Le Conseil fédéral et le parlement ont lancé des attaques à répétition à l’encontre de la Loi sur le matériel de guerre au cours des derniers mois.
Ces modifications de loi auront des conséquences graves, sur le court et le long terme, car des autorisation de réexportation et des exportations directes d’armes vers des pays violant les droits humains sont à craindre. Un aspect que l’on oublie souvent : en modifiant cette loi, on permet à la Suisse de faire des affaires sur le dos des droits fondamentaux de la population dans les Etats vers lesquels ces armes sont exportées.
“Une minorité importante de la commission recommande de renoncer aux exportations et réexportations d’armes vers des pays impliqués dans des conflits ou des guerres.” Voilà l’une des recommandations du rapport de la commission d’étude de la politique de sécurité. Mettons clairement en évidence les implications écoeurantes de ce passage : une majorité de la commission pense que la Suisse devrait exporter du matériel de guerre vers des pays qui bafouent les droits fondamentaux de leurs citoyen·nes, ou l’accepte tout du moins. Selon ces “expert·es”, cela devrait valoir également pour les pays qui sont impliqués dans des conflits et des guerres.

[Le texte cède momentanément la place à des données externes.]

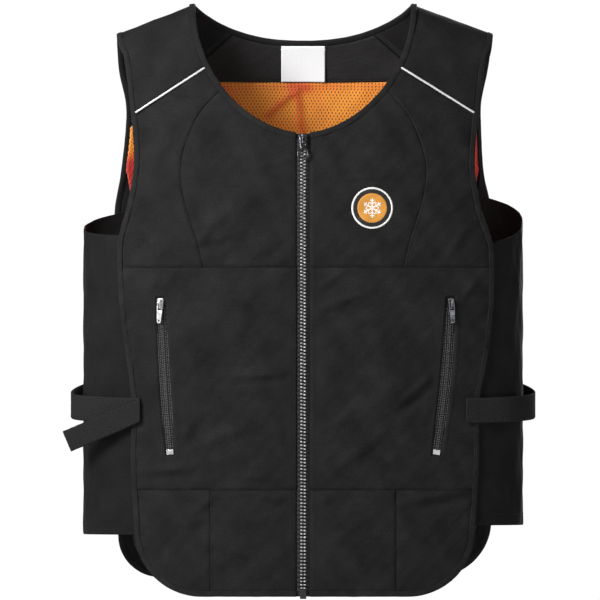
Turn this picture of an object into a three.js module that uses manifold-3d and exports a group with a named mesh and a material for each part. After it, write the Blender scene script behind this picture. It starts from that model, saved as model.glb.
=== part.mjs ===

Marionna Schlatter, conseillère nationale et membre de la commission, ajoutait lors d’une rencontre du groupe régional de Zurich que “la commission s’opposait ainsi diamétralement au droit en vigueur, un fait qui laisse bouche bée.”
Les commissions de politique de sécurité des deux chambres ainsi que le Conseil fédéral ont lancé deux attaques frontales contre l’ensemble de règles qui régissent les conditions d’exportation d’armes, de munitions, de véhicules et d’autres types de matériel. Le Conseil fédéral, lui, veut se donner le droit de déterminer les exceptions aux règles d’exportation. Moins de cinq ans après l’initiative correctrice, l’exécutif essaie donc de contourner une votation populaire sur ce sujet. Avec l’initiative parlementaire de la CPS-N, le Conseil national essaie par ailleurs d’autoriser les réexportations. En d’autres termes, cela signifie que des pays ayant acheté des armes en Suisse pourraient les réexporter à qui bon leur semble. Oliver Dürr, le patron de Rheinmetall Air Defense s’en réjouissait récemment dans une interview avec SRF. Il y disait explicitement que l’un de ses buts était de pouvoir vendre ses produits en Arabie saoudite. Le fait que ces armes pourraient être utilisées pour éliminer des ennemis du gouvernement saoudien ne semblait lui faire ni chaud ni froid.
Faisons un pas en arrière : même avec les règles actuelles, on ne sait pas où se trouvent exactement toutes les armes suisses. Des recherches de SRF ont révélé qu’une grande partie du matériel de guerre exporté vers l’Inde n’avait pas pu être contrôlé, par exemple. On ne peut par ailleurs pas exclure que ces armes se retrouvent entre de mauvaises mains.
Il paraît presque inconcevable de devoir dire cela, mais le matériel de guerre suisse ne devrait en aucun cas se retrouver entre les mains de dirigeant·es qui de fichent des droits humains. Elles ne devraient pas leur parvenir, ni directement, ni indirectement.